### DATA EXCERPT:
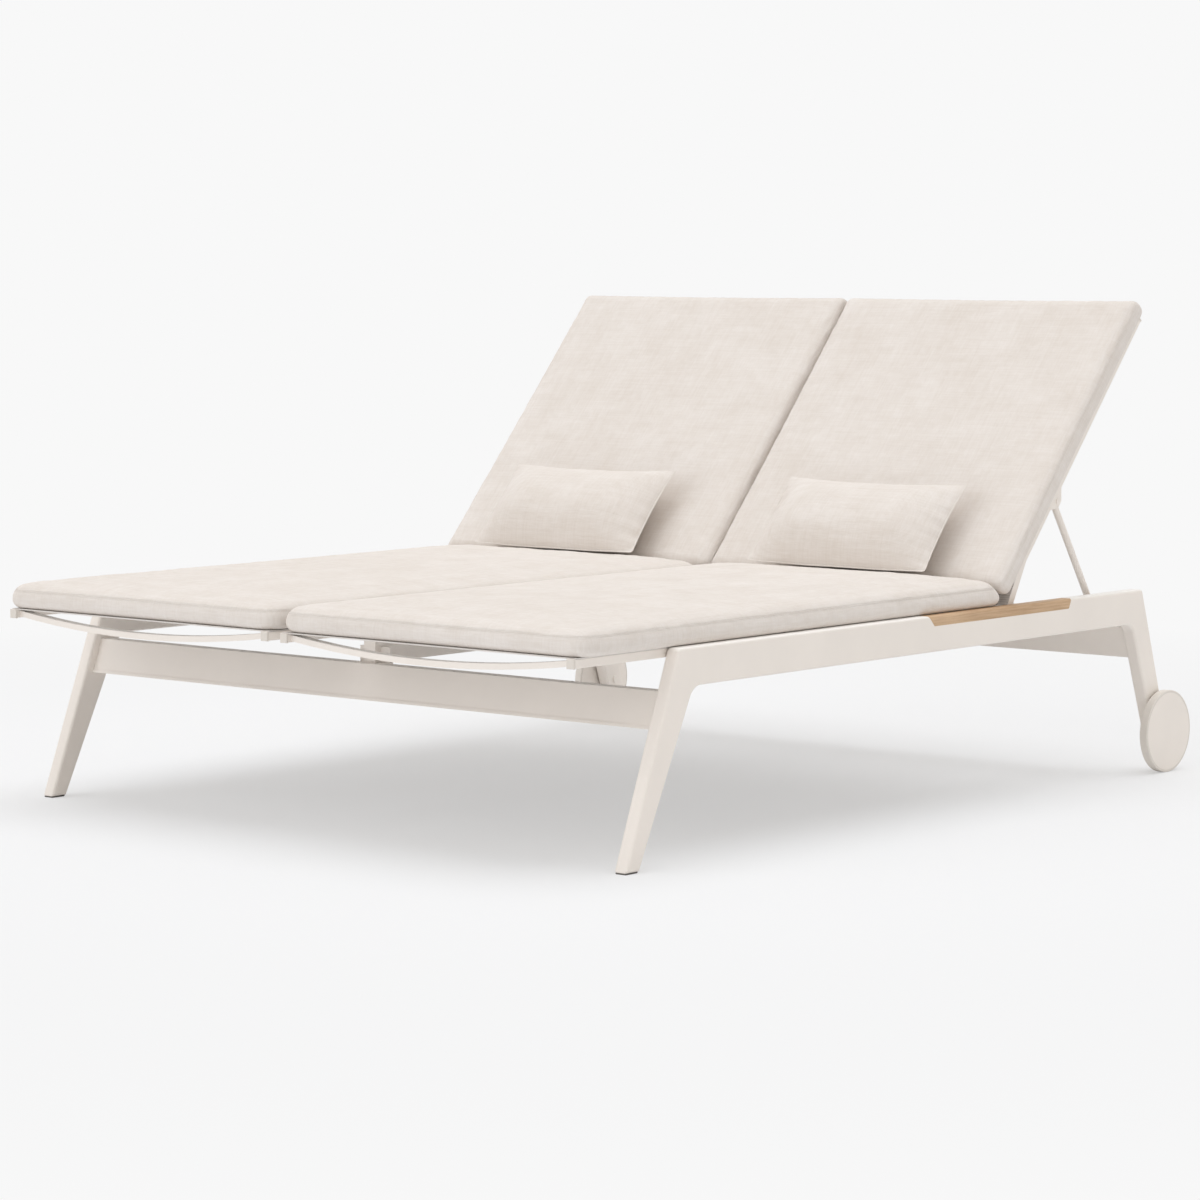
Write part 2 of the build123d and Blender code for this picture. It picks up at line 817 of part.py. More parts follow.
def outer_hinge_pins():
    solids = []
    x_face = rail_inner - running_gap * 2
    head = rod_x(pin_head_radius, x_face - pin_head_height, x_face, hinge_y, hinge_z)
    head = fillet(head.edges().group_by(Axis.X)[0], pin_head_height / 4)
    pin = head + rod_x(hinge_pin_radius, x_face, side_inner + pin_socket_depth, hinge_y, hinge_z)
    solids += [pin, mirrored(pin)]
    return solids


def centre_hinge_pin():
    x_face = mid_outer + running_gap * 2
    pin = rod_x(hinge_pin_radius, -x_face, x_face, hinge_y, hinge_z)
    for x_low in (x_face, -x_face - pin_head_height):
        pin += rod_x(pin_head_radius, x_low, x_low + pin_head_height, hinge_y, hinge_z)
    return pin


# Support stays
def stay_tab(x_low):
    """A plate under a back rail that carries the stay's pivot."""
    seat = hinge_drop - tube_size / 2
    points = (
        (stay_pivot_s - tab_length / 2, seat),
        (stay_pivot_s - tab_tip_radius, stay_pivot_n - tab_tip_radius),
        (stay_pivot_s + tab_tip_radius, stay_pivot_n - tab_tip_radius),
        (stay_pivot_s + tab_length / 2, seat),
    )
    plate = prism(points, x_low, x_low + tab_thickness)
    tips = plate.edges().filter_by(Axis.X).group_by(Axis.Z)[0]
    plate = fillet(tips, tab_tip_radius * 2 / 3)
    plate -= rod_x(stay_pin_radius + bolt_clearance, x_low, x_low + tab_thickness, stay_pivot_s, stay_pivot_n)
    return back_frame * plate


tab_outer_x = stay_outer_x + stay_radius + tab_gap
tab_inner_x = stay_inner_x - stay_radius - tab_gap - tab_thickness


def stay_tabs():
    return [stay_tab(tab_outer_x), stay_tab(tab_inner_x)]


def stay_pins():
    solids = []
    for x_stay, x_tab, side in ((stay_outer_x, tab_outer_x + tab_thickness, 1), (stay_inner_x, tab_inner_x, -1)):
        inner_end = x_stay - side * (stay_radius + tab_gap)
        pin = rod_x(stay_pin_radius, min(inner_end, x_tab), max(inner_end, x_tab), stay_pivot_s, stay_pivot_n)
        for face, way in ((inner_end, -side), (x_tab, side)):
            far = face + way * pin_head_height / 2
            pin += rod_x(2 * stay_pin_radius, min(face, far), max(face, far), stay_pivot_s, stay_pivot_n)
        solids.append(back_frame * pin)
    return solids


def stay_frame():
    return Pos(0, stay_pivot_y, stay_pivot_z) * Rot(-stay_rest_angle, 0, 0)


def stay_bar_ends():
    return centre_half + stay_bar_gap, side_inner - stay_bar_gap


def stay():
    """A round-rod U: two legs that hang from the back and a bar across their feet."""
    x_low, x_high = stay_bar_ends()
    bar = rod_x(stay_radius, x_low, x_high, stay_length, 0)
    bar = fillet(bar.edges(), stay_radius / 5)
    body = bar
    for x in (stay_inner_x, stay_outer_x):
        leg = Pos(x, -stay_head, 0) * Rot(-90, 0, 0) * extrude(Circle(stay_radius), stay_length + stay_head)
        tip = leg.edges().group_by(Axis.Y)[0]
        body += fillet(tip, stay_radius / 3)
    for x in (stay_inner_x, stay_outer_x):
        body -= rod_x(stay_pin_radius + running_gap, x - 2 * stay_radius, x + 2 * stay_radius, 0, 0)
    return stay_frame() * body


# Racks that the stay's bar drops into
def rack_top():
    return stay_foot_z - stay_radius - rack_clearance


def rack(x_low, x_high):
    """A notched rack. Its top edge lies just under the path that the stay's bar takes."""
    reach = stay_radius + rack_clearance
    front = stay_foot_y - rack_front
    top = rack_top()
    hook = stay_foot_z + rack_hook_height / 2
    points = [
        (front, top - rack_depth),
        (front, hook),
        (stay_foot_y - reach, hook),
        (stay_foot_y - reach, top + stay_radius * 2 / 3),
        (stay_foot_y - stay_radius / 2, top),
    ]
    for share in rack_line_shares:
        y, z = stay_foot(share)
        points.append((y, z - reach))
    points.append((points[-1][0], top - rack_depth))
    body = prism(points, x_low, x_high)
    for share in rack_notch_shares:
        y, z = stay_foot(share)
        body -= rod_x(reach, x_low, x_high, y, z - rack_notch_depth)
    hole = bolt_radius + bolt_clearance
    if x_low < half_width / 2:
        hole = screw_radius + bolt_clearance
    for y, z in rack_bolt_places():
        body -= rod_x(hole, x_low, x_high, y, z)
    return body


def racks():
    outer = rack(side_inner - rack_thickness, side_inner)
    inner = rack(centre_half, centre_half + rack_thickness)
    return [outer, mirrored(outer), inner, mirrored(inner)]


def rack_bolts():
    solids = []
    for y, z in rack_bolt_places():
        bolt = bolt_x(side_inner - rack_thickness, rack_thickness + bolt_grip, y, z)
        solids += [bolt, mirrored(bolt)]
        x_face = centre_half + rack_thickness
        through = rod_x(screw_radius, -x_face, x_face, y, z)
        for x_low in (x_face, -x_face - screw_head_height):
            through += rod_x(screw_head_radius, x_low, x_low + screw_head_height, y, z)
        solids.append(through)
    return solids


# Wheels
def wheel_disc():
    radius = wheel_radius - tyre_depth
    body = rod_x(radius, wheel_inner, wheel_outer, wheel_y, wheel_radius)
    body = fillet(body.edges().group_by(Axis.X)[-1], tyre_groove)
    bore = axle_radius + bush_wall
    return body - rod_x(bore, wheel_inner, wheel_outer - hub_cover, wheel_y, wheel_radius)


def wheel_tyre():
    body = rod_x(wheel_radius, wheel_inner, wheel_outer, wheel_y, wheel_radius)
    body = fillet(body.edges(), wheel_edge_round)
    return body - rod_x(wheel_radius - tyre_depth, wheel_inner, wheel_outer, wheel_y, wheel_radius)


def wheel_bush():
    sleeve = rod_x(axle_radius + bush_wall, wheel_inner, wheel_outer - hub_cover, wheel_y, wheel_radius)
    flange = rod_x(bush_flange_radius, wheel_inner - bush_flange, wheel_inner, wheel_y, wheel_radius)
    bore = rod_x(axle_radius + running_gap, half_width, wheel_outer - hub_cover, wheel_y, wheel_radius)
    return sleeve + flange - bore


def wheel_axles():
    head = rod_x(axle_head_radius, side_inner - axle_head_height, side_inner, wheel_y, wheel_radius)
    head = fillet(head.edges().group_by(Axis.X)[0], axle_head_height / 4)
    shank = rod_x(axle_radius, side_inner, wheel_outer - hub_cover - axle_end_gap, wheel_y, wheel_radius)
    axle = head + shank
    return [axle, mirrored(axle)]


def axle_spacers():
    x_high = wheel_inner - bush_flange - running_gap * 2
    ring = rod_x(bush_flange_radius, half_width, x_high, wheel_y, wheel_radius)
    ring -= rod_x(axle_radius + bolt_clearance, half_width, x_high, wheel_y, wheel_radius)
    return [ring, mirrored(ring)]


# Every node, made once for the right-hand side and mirrored where it has a left-hand twin
def as_list(made):
    return list(made) if isinstance(made, (list, tuple)) else [made]


def both_sides(name, made):
    right = as_list(made)
    return {name + "_right": right, name + "_left": [mirrored(solid) for solid in right]}


def all_nodes():
    nodes = {
        "front_crossbeam": crossbeam(True),
        "rear_crossbeam": crossbeam(False),
        "crossbeam_bolts": beam_bolts(),
        "centre_beam": centre_beam(),
        "centre_beam_brackets": beam_brackets(),
        "centre_beam_saddles": beam_saddles(),
        "saddle_screws": saddle_screws(),
        "seat_rail_caps": seat_caps(),
        "seat_bolts": seat_bolts(),
        "seat_spacers": seat_spacers(),
        "outer_hinge_pins": outer_hinge_pins(),
        "centre_hinge_pin": centre_hinge_pin(),
        "stay_racks": racks(),
        "rack_bolts": rack_bolts(),
        "wheel_axles": wheel_axles(),
        "axle_spacers": axle_spacers(),
        "foot_glides": [foot_glide(), mirrored(foot_glide())],
    }
    nodes.update(both_sides("side_frame", side_frame()))
    nodes.update(both_sides("armrest_inlay", armrest_inlay()))
    nodes.update(both_sides("seat_outer_rail", seat_rail(rail_inner, True)))
    nodes.update(both_sides("seat_inner_rail", seat_rail(centre_gap, False)))
    nodes.update(both_sides("seat_bows", seat_bows()))
    nodes.update(both_sides("seat_sling", seat_sling()))
    nodes.update(both_sides("seat_cushion", seat_cushion()))
    nodes.update(both_sides("back_outer_rail", back_rail(rail_inner)))
    nodes.update(both_sides("back_inner_rail", back_rail(centre_gap)))
    nodes.update(both_sides("back_bows", back_bows()))
    nodes.update(both_sides("back_rail_caps", back_caps()))
    nodes.update(both_sides("back_sling", back_sling()))
    nodes.update(both_sides("back_cushion", back_cushion()))
    nodes.update(both_sides("lumbar_pillow", lumbar_pillow()))
    nodes.update(both_sides("hinge_bushes", hinge_bushes()))
    nodes.update(both_sides("stay_tabs", stay_tabs()))
    nodes.update(both_sides("stay_pins", stay_pins()))
    nodes.update(both_sides("stay", stay()))
    nodes.update(both_sides("wheel_disc", wheel_disc()))
    nodes.update(both_sides("wheel_tyre", wheel_tyre()))
    nodes.update(both_sides("wheel_bush", wheel_bush()))
    return nodes


def write_parts():
    os.makedirs("parts", exist_ok=True)
    for name, made in all_nodes().items():
        solids = [solid for item in as_list(made) for solid in item.solids()]
        shape = solids[0] if len(solids) == 1 else Compound(children=solids)
        export_step(shape, os.path.join("parts", name + ".step"))


write_parts()
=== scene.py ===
import json
import math

import bpy
import numpy as np
from bpy.props import FloatProperty, FloatVectorProperty, PointerProperty
from mathutils import Matrix, Vector


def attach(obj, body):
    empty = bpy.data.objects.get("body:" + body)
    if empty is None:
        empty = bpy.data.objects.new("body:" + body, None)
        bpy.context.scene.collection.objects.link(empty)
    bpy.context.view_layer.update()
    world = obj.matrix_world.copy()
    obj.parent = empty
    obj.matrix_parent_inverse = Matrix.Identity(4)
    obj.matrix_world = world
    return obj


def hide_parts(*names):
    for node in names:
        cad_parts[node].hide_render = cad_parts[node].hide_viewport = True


bl_info = {
    "name": "Double Chaise Lounger",
    "version": (1, 0, 0),
    "blender": (4, 5, 0),
    "location": "View3D > Sidebar > Chaise",
    "description": "Cushions, pillows, finishes and studio for the packed double chaise lounger",
    "category": "Object",
}

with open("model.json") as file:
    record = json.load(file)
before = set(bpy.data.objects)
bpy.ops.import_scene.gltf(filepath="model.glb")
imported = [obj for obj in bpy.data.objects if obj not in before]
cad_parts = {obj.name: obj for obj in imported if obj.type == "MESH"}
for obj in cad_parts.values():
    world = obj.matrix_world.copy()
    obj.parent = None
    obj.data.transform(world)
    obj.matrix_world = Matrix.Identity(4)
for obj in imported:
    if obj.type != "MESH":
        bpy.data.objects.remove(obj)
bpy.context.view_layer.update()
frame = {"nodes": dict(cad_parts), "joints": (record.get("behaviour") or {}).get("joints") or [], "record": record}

SIDES = ("left", "right")
MM = 0.001
IDENTITY = Matrix.Identity(4)


def hinge_frame():
    """The raised back's own frame: X across, Y up along the back, Z out of its front."""
    joint = next(j for j in frame["joints"] if j["name"] == "backrest_right_hinge")
    recline = math.radians(-joint["range_deg"][0])
    place = Vector((0.0, joint["pos_m"][1], joint["pos_m"][2]))
    return Matrix.Translation(place) @ Matrix.Rotation(recline, 4, "X")


BACK_FRAME = hinge_frame()


def local_box(node, matrix):
    """Lowest and highest corners of a CAD node, measured in a turned frame."""
    turned = matrix.inverted()
    points = np.array([turned @ v.co for v in frame["nodes"][node].data.vertices])
    return points.min(axis=0), points.max(axis=0)


def new_object(name, data):
    """An object in the scene, made of a mesh, a lamp or a camera."""
    made = bpy.data.objects.new(name, data)
    bpy.context.scene.collection.objects.link(made)
    return made


def smooth_object(name, points, faces):
    """A smoothly shaded mesh object."""
    mesh = bpy.data.meshes.new(name)
    mesh.from_pydata(points, [], faces)
    mesh.validate()
    mesh.polygons.foreach_set("use_smooth", [True] * len(mesh.polygons))
    mesh.update()
    return new_object(name, mesh)


class FabricSettings(bpy.types.PropertyGroup):
    """Sizes and colours of the cushions and pillows"""

    cloth_colour: FloatVectorProperty(
        name="Cloth colour", description="Base colour of the woven cover", subtype="COLOR",
        size=3, min=0.0, max=1.0, default=(0.84, 0.797, 0.76))
    shade_colour: FloatVectorProperty(
        name="Shade colour", description="Darker yarns and clouds in the weave", subtype="COLOR",
        size=3, min=0.0, max=1.0, default=(0.70, 0.634, 0.572))
    thread_pitch: FloatProperty(
        name="Thread pitch", description="Distance from one thread to the next", unit="LENGTH",
        default=1.1 * MM, min=0.2 * MM)
    seam_lip: FloatProperty(
        name="Seam lip", description="How far the edge seam stands out", unit="LENGTH",
        default=1.3 * MM, min=0.0)
    stitch_length: FloatProperty(
        name="Stitch length", description="Length of one stitch beside a seam", unit="LENGTH",
        default=4.5 * MM, min=0.5 * MM)
    edge_ease: FloatProperty(
        name="Cover ease", description="How much larger the cover is cut than its foam",
        subtype="FACTOR", default=0.006, min=0.0, max=0.1)
    pillow_ease: FloatProperty(
        name="Pillow ease", description="How much larger a pillow's cover is cut than its filling",
        subtype="FACTOR", default=0.014, min=0.0, max=0.1)
    meeting: FloatProperty(
        name="Meeting", unit="LENGTH", default=7.0 * MM, min=0.0, max=7.0 * MM,
        description="How far each back's cover reaches beyond its foam towards the other back")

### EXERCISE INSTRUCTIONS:
From the listing above, output exactly the run of lines that starts with the line containing "for name, made" and ends with the line containing "cad_parts[node].hide_render = cad_parts[node].hide_viewport".

### FINAL RESULT:
    for name, made in all_nodes().items():
        solids = [solid for item in as_list(made) for solid in item.solids()]
        shape = solids[0] if len(solids) == 1 else Compound(children=solids)
        export_step(shape, os.path.join("parts", name + ".step"))


write_parts()
=== scene.py ===
import json
import math

import bpy
import numpy as np
from bpy.props import FloatProperty, FloatVectorProperty, PointerProperty
from mathutils import Matrix, Vector


def attach(obj, body):
    empty = bpy.data.objects.get("body:" + body)
    if empty is None:
        empty = bpy.data.objects.new("body:" + body, None)
        bpy.context.scene.collection.objects.link(empty)
    bpy.context.view_layer.update()
    world = obj.matrix_world.copy()
    obj.parent = empty
    obj.matrix_parent_inverse = Matrix.Identity(4)
    obj.matrix_world = world
    return obj


def hide_parts(*names):
    for node in names:
        cad_parts[node].hide_render = cad_parts[node].hide_viewport = True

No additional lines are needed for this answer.